Alice must encode the intended information onto some physical medium that can
be transmitted to Bob. This stage is the fundamental stage of abstracting or
symbolically representing meaning. Language is a natural example of this. In
speech a specific idea is represented by a specific sound or grouping of
sounds, while in written language the representation of the idea is in the form
of visual characters or symbols. In general, ideas are represented in some
physical form that can be transmitted and ultimately experienced or sensed by
another person. Each physical symbol is chosen from a set of distinct possible
symbols with pre-agreed upon meanings. Note, this process is inherently
discrete given the requirement of having a countable number of possible
pre-agreed upon messages (i.e. a pre-agreed upon language/alphabet)!

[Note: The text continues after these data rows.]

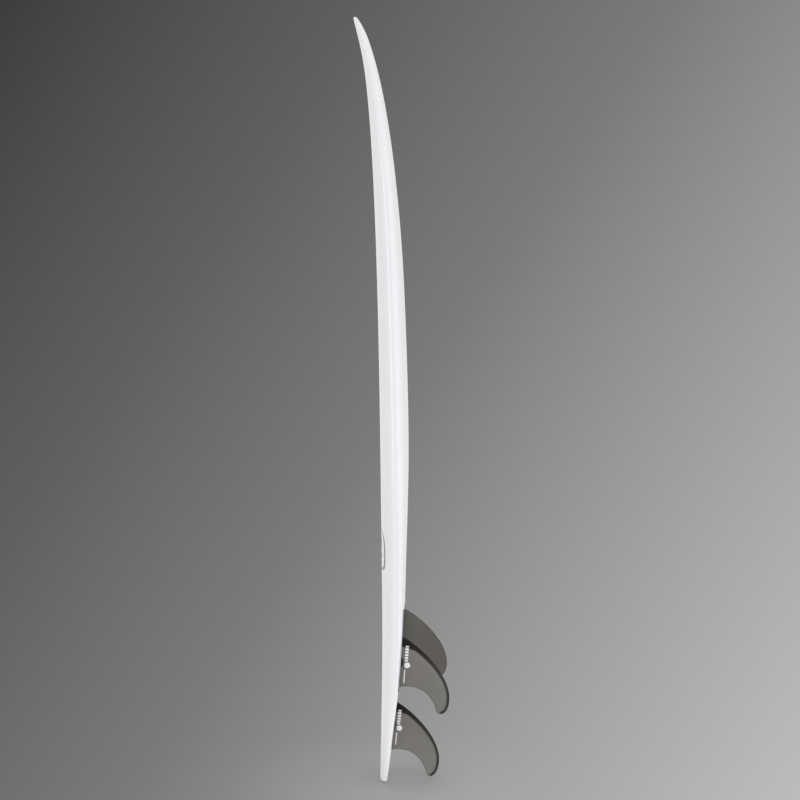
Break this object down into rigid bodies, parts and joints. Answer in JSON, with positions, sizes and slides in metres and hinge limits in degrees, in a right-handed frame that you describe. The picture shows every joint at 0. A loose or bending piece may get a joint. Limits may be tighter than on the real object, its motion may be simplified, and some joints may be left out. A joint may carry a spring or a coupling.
{
  "type": "surfboard",
  "caption": "Glossy white shortboard with a foam and timber core, glass laminate, rounded squash tail and smoked click-in thruster fins.",
  "frame": {"origin": "centre of the small flat at the tail's end, on which the board stands", "axes": "+Z from tail to nose, +X out of the bottom on the fins' side, -X out of the deck, +Y across the board towards its right rail"},
  "size_m": [0.2207, 0.508, 1.778],
  "materials": {
    "laminate": "gloss",
    "foam": "matte",
    "dense_foam": "matte",
    "timber": "matte",
    "smoked_composite": "gloss",
    "white_nylon": "satin",
    "dark_nylon": "satin",
    "steel": "polished"
  },
  "bodies": {
    "board": {"blank_left": "foam", "blank_right": "foam", "stringer": "timber", "deck_skin": "laminate", "bottom_skin": "laminate", "leash_plug_cup": "white_nylon", "leash_plug_pin": "steel", "fin_box_centre_body": "dark_nylon", "fin_box_centre_base": "dark_nylon", "fin_box_centre_collar": "dense_foam", "fin_box_centre_spring": "steel", "fin_box_left_body": "dark_nylon", "fin_box_left_base": "dark_nylon", "fin_box_left_collar": "dense_foam", "fin_box_left_spring": "steel", "fin_box_right_body": "dark_nylon", "fin_box_right_base": "dark_nylon", "fin_box_right_collar": "dense_foam", "fin_box_right_spring": "steel"},
    "fin_centre": {"fin_centre": "smoked_composite"},
    "fin_left": {"fin_left": "smoked_composite"},
    "fin_right": {"fin_right": "smoked_composite"},
    "roller_centre": {"fin_box_centre_roller": "steel"},
    "roller_left": {"fin_box_left_roller": "steel"},
    "roller_right": {"fin_box_right_roller": "steel"}
  },
  "joints": [
    {"name": "fin_centre_swing", "type": "hinge", "parent": "board", "child": "fin_centre", "pos_m": [0.02516, 0, 0.17794], "axis": [0, -1, 0], "range_deg": [0, 5]},
    {"name": "fin_left_swing", "type": "hinge", "parent": "board", "child": "fin_left", "pos_m": [0.04407, -0.15603, 0.36296], "axis": [-0.0428, -0.9975, 0.0556], "range_deg": [0, 5]},
    {"name": "fin_right_swing", "type": "hinge", "parent": "board", "child": "fin_right", "pos_m": [0.04407, 0.15603, 0.36296], "axis": [0.0428, -0.9975, -0.0556], "range_deg": [0, 5]},
    {"name": "roller_centre_slide", "type": "slide", "parent": "board", "child": "roller_centre", "axis": [-0.1057, 0, -0.9944], "range_m": [0, 0.00142], "deforming": ["fin_box_centre_spring"]},
    {"name": "roller_left_slide", "type": "slide", "parent": "board", "child": "roller_left", "axis": [-0.074, -0.0523, -0.9959], "range_m": [0, 0.00142], "deforming": ["fin_box_left_spring"]},
    {"name": "roller_right_slide", "type": "slide", "parent": "board", "child": "roller_right", "axis": [-0.074, 0.0523, -0.9959], "range_m": [0, 0.00142], "deforming": ["fin_box_right_spring"]}
  ],
  "couplings": [
    {"joint": "roller_centre_slide", "follows": "fin_centre_swing", "m_per_rad": 0.016043},
    {"joint": "roller_left_slide", "follows": "fin_left_swing", "m_per_rad": 0.016043},
    {"joint": "roller_right_slide", "follows": "fin_right_swing", "m_per_rad": 0.016043}
  ]
}
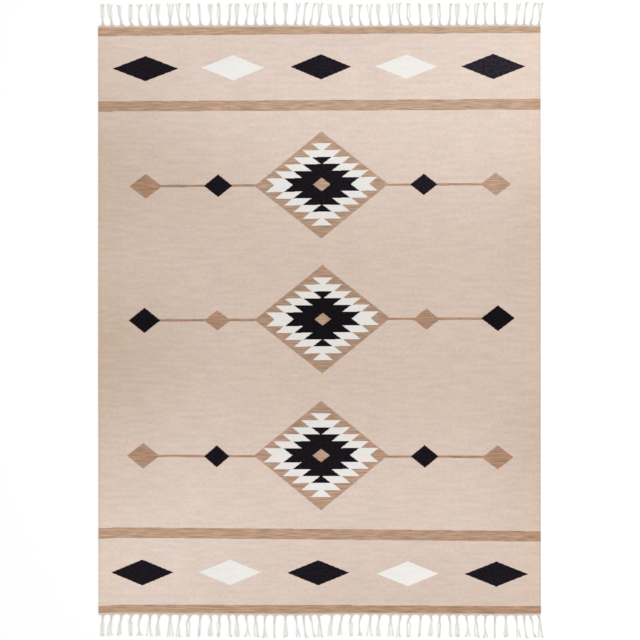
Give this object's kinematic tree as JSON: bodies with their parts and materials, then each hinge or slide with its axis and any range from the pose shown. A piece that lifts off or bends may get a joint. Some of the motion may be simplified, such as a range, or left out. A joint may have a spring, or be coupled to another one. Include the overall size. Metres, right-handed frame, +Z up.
{
  "type": "kilim rug",
  "caption": "Flat rectangular flatwoven kilim rug with stripes, diamonds and serrated medallions, and knotted warp fringe at both ends.",
  "frame": {"origin": "centre of the rug's underside, on the floor", "axes": "+X across the rug to the right of the pattern, +Y along the rug towards its far fringe, +Z up out of the face"},
  "size_m": [1.3984, 2.0098, 0.004],
  "materials": {
    "flatweave": "weft-faced cotton flatweave, matte, ribbed along the warps, in beige, tan, black and white",
    "warp_cotton": "undyed plied cotton warp yarn, matte"
  },
  "bodies": {
    "root": {"rug_cloth": "flatweave", "fringe_top": "warp_cotton", "fringe_bottom": "warp_cotton"}
  },
  "joints": []
}
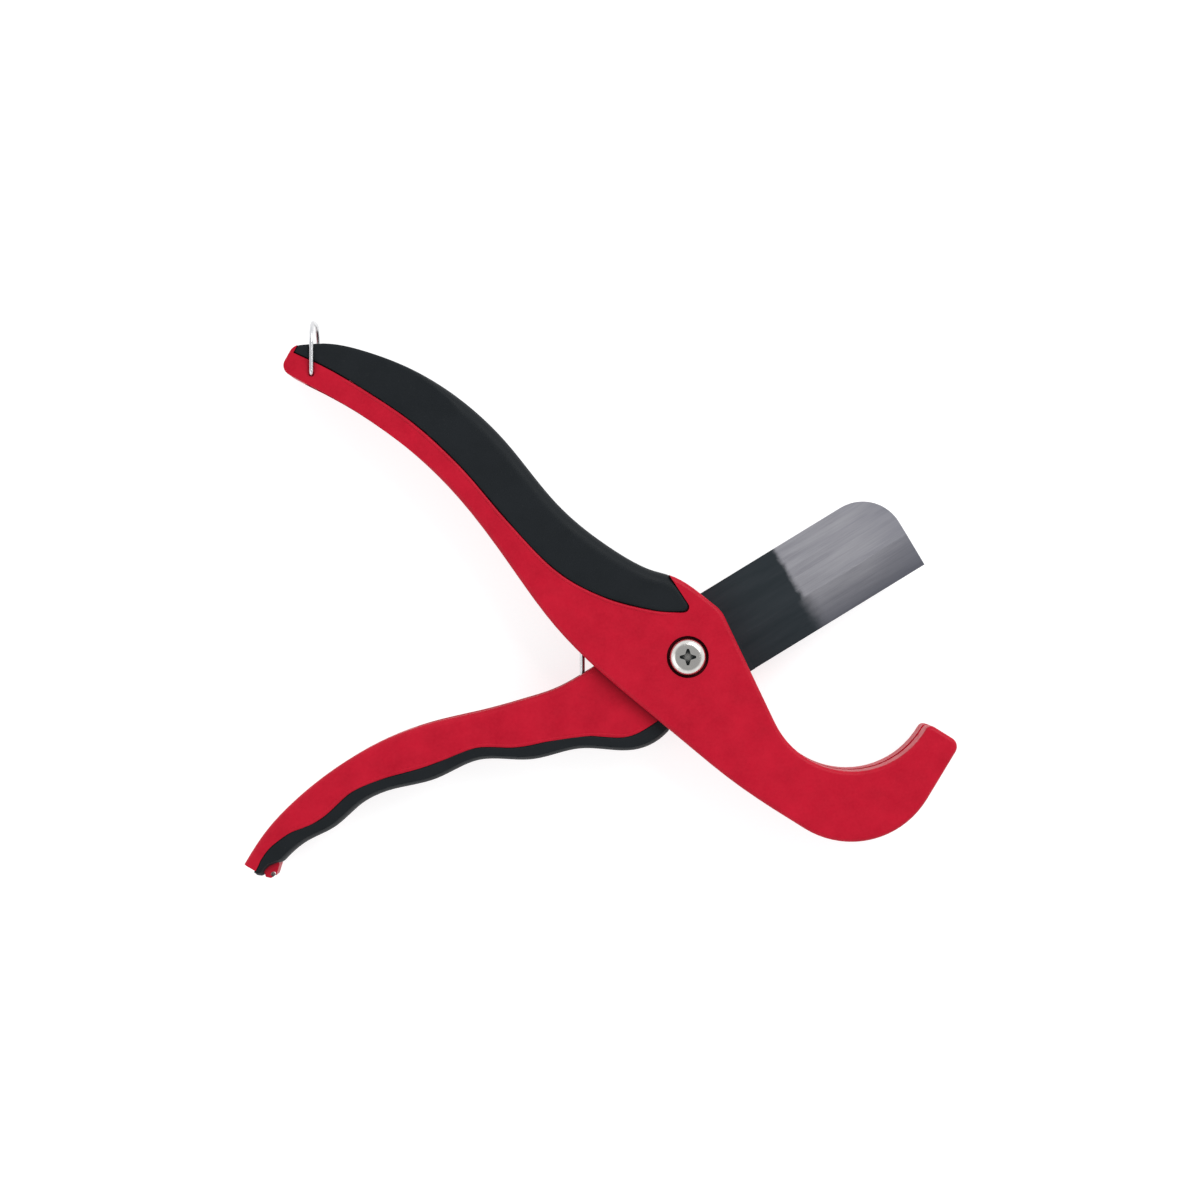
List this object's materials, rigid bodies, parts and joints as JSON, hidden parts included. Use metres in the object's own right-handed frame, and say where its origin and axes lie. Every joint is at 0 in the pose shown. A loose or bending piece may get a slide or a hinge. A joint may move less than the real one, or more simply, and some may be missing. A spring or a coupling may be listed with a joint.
{
  "type": "plastic pipe cutter",
  "caption": "One-hand scissor-action cutter for plastic pipe, with a curved jaw, a swinging blade, sprung handles with rubber grips and a wire bail that locks it shut.",
  "frame": {"origin": "on the pivot axis, level with the rear side face that the tool lies on", "axes": "+Z along the pivot axis out of the front side, +X towards the pipe jaw, +Y towards the side that the blade opens to"},
  "size_m": [0.1834, 0.1442, 0.0228],
  "materials": {
    "red_body": "satin glass-filled nylon",
    "black_rubber": "matte soft rubber",
    "blade_steel": "ground steel, blackened near the pivot",
    "nickel": "bright nickel plate",
    "spring_steel": "bright drawn wire",
    "nylon": "natural nylon",
    "bronze": "sintered bronze"
  },
  "bodies": {
    "frame": {"jaw_frame": "red_body", "upper_grip": "black_rubber", "rear_washer": "nylon", "front_washer": "nylon", "pivot_barrel": "nickel", "pivot_screw": "nickel", "lock_washer": "nickel"},
    "lever": {"lower_handle": "red_body", "lower_grip": "black_rubber", "blade": "blade_steel", "blade_pins": "spring_steel", "pivot_bushing": "bronze", "return_spring": "spring_steel"},
    "bail": {"lock_bail": "spring_steel"}
  },
  "joints": [
    {"name": "handle_pivot", "type": "hinge", "parent": "frame", "child": "lever", "pos_m": [0, 0, 0.0105], "axis": [0, 0, -1], "range_deg": [0, 58.3], "stiffness_Nm_per_rad": 0.5, "springref_deg": -34.38, "deforming": ["return_spring"]},
    {"name": "bail_pivot", "type": "hinge", "parent": "frame", "child": "bail", "pos_m": [-0.0967, 0.0728, 0.0105], "axis": [0, 0, 1], "range_deg": [-25, 147]}
  ]
}
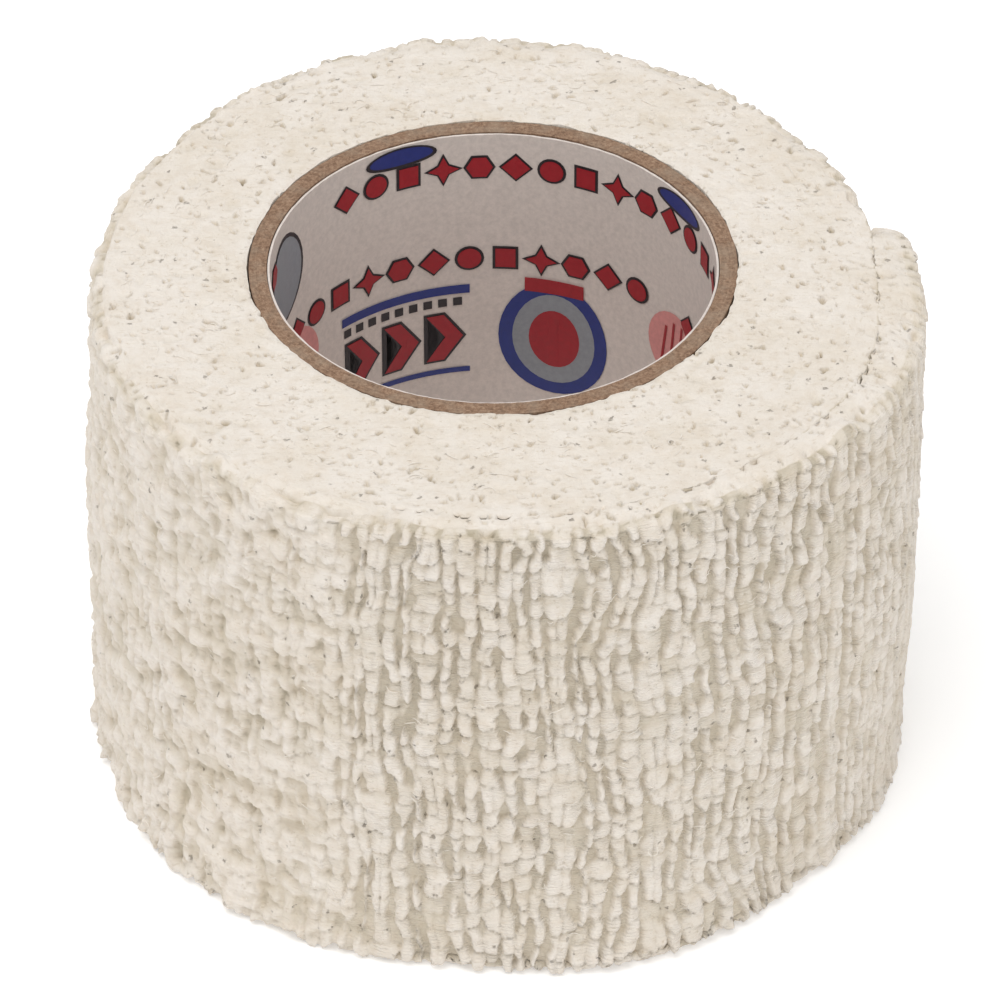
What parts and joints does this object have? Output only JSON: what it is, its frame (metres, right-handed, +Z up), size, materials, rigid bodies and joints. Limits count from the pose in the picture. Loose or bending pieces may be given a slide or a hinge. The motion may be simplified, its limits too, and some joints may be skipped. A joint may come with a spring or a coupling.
{
  "type": "stretch hand tape roll",
  "caption": "Roll of crinkled cotton stretch tape on a paperboard core with a printed paper lining and a free end that peels off.",
  "frame": {"origin": "centre of the roll's plan box, on the flat end that it stands on; the core's axis is 0.4 mm towards -X and 1.5 mm towards +Y of it, because the outermost turn is wound thicker at the front", "axes": "+Z up along the core's axis; -Y towards the side opposite the liner's print that is seen from above; +X towards the free end of the tape"},
  "size_m": [0.0576, 0.0568, 0.0381],
  "materials": {
    "cotton_crepe": "matte crinkled cotton",
    "adhesive": "tacky satin film",
    "kraft_board": "matte recycled board",
    "liner_paper": "smooth printed paper"
  },
  "bodies": {
    "roll": {"printed_liner": "liner_paper", "core_ply_inner": "kraft_board", "core_ply_middle": "kraft_board", "core_ply_outer": "kraft_board", "tape_tight_turns": "cotton_crepe", "tape_loosening_turn": "cotton_crepe", "tape_outer_turn": "cotton_crepe", "tape_outer_turn_adhesive": "adhesive"},
    "free_end": {"tape_free_end": "cotton_crepe", "tape_free_end_adhesive": "adhesive"}
  },
  "joints": [
    {"name": "free_end_peel", "type": "hinge", "parent": "roll", "child": "free_end", "pos_m": [0.02423, -0.01643, 0.01905], "axis": [0, 0, -1], "range_deg": [0, 70]}
  ]
}
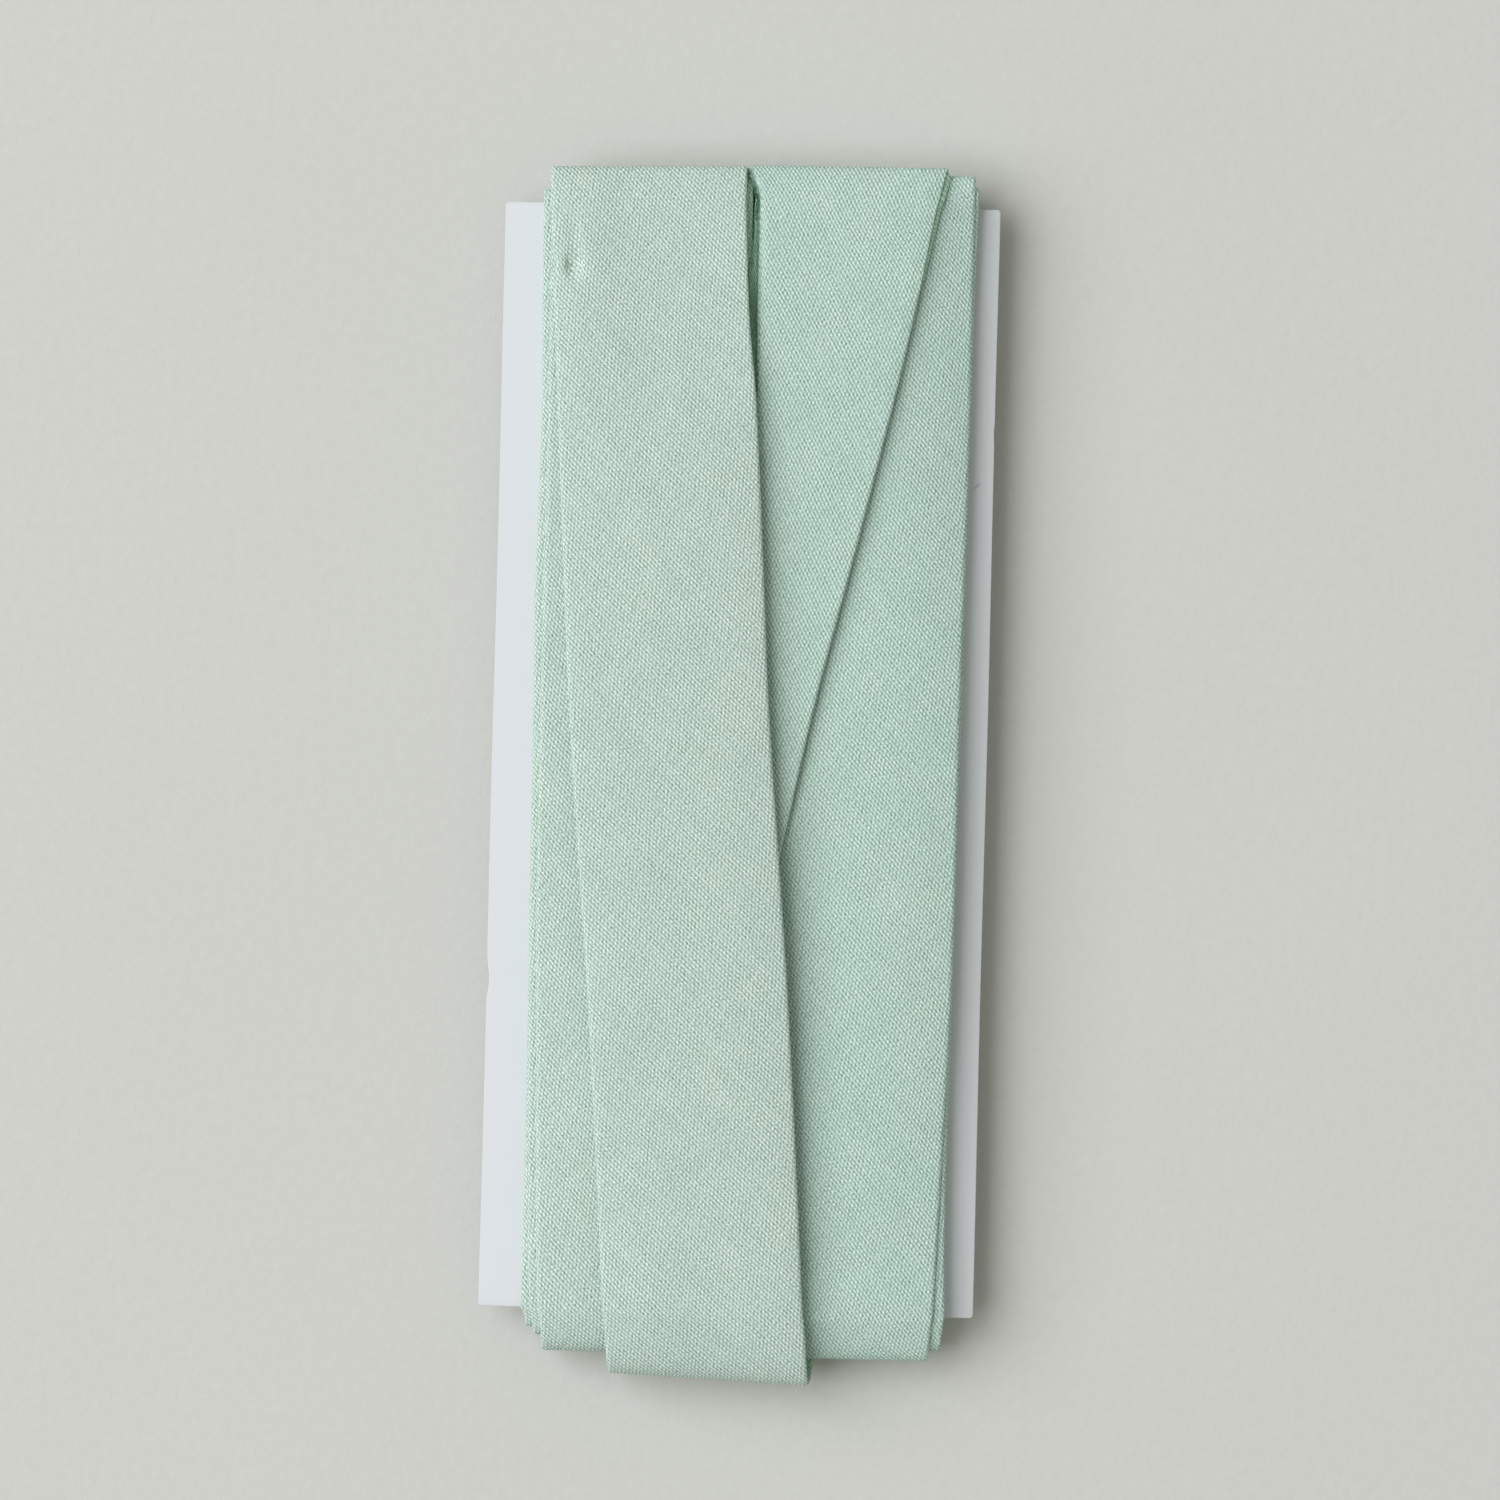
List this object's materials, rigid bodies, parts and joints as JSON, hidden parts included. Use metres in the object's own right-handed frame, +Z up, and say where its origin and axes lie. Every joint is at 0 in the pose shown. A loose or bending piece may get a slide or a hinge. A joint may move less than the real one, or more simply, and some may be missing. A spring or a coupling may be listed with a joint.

So in the general communication scheme of the figure above, Alice translates
the intended message into a series of abstract symbols. Each symbol is encoded
onto the state of the physical medium in one of a number of different possible
configurations. The list of possible configurations or symbols $x\in \mathbb X$
is called the alphabet, in analogy with written communication. The information
$I(X)$ of a random symbol $X$ with $N$ equally likely possible values
$x\in\mathbb X$ is defined to be
$$I(X) = \log_b(N).$$
The logarithmic measure of information is chosen because the number of distinct
possible messages generally grows exponentially with resources. For example if
a message contains $n$ independent random symbols $X$, each chosen from an
alphabet of size $N$, then the total number of possible combinations of
sequences is $N^n$, and the amount of information contained in this sequence is
$$I(X^n) = \log_b(N^n)=n\log_b(N) = n I(X).$$
It should be noted that information as defined above is only defined to within
a constant, which is equivalent to the freedom to choose the base $b$ of the
logarithm which defines the units of information. If the natural logarithm is
chosen then information is given by nats, if base 10 is chosen the
information given is in Hartleys, and of course if base two is chosen then
the information is in the familiar bits.
The second piece of the puzzle comes from Shannon's Noisy-channel coding
theorem. This theorem establishes that for any physical channel there is a
maximum rate of discrete data that can be encoded, even if the physical medium
is continuous (e.g. analog)! This maximimum rate is known as the channel
capacity. The hand-wavy way to think about this is every physical quantity will
always have a finite (e.g. countable/discrete) resolution. For instance,
imagine you are trying to communicate via the time varying voltage sent along a
coaxial cable. The maximum useful size of your alphabet might be encoded on the
magnitude of the voltage at any moment in time. Although voltage may be
physically continuous (e.g. there are an uncountable infinite number of
voltages between say 0 and 1 volt), your ability to resolve the voltage is not.
So you may be able to distinguish 0 from 1 volt, but not 0 from 0.001 volts.
The finite number of voltage levels (set by e.g. this resolution and the
maximum energy/voltage you're willing/able to use) then gives you the capacity
of that channel to encode information. The number of symbols you use (i.e. the
number of distinguishable physical states) must then be less than or equal to
this number if you want to communicate without error.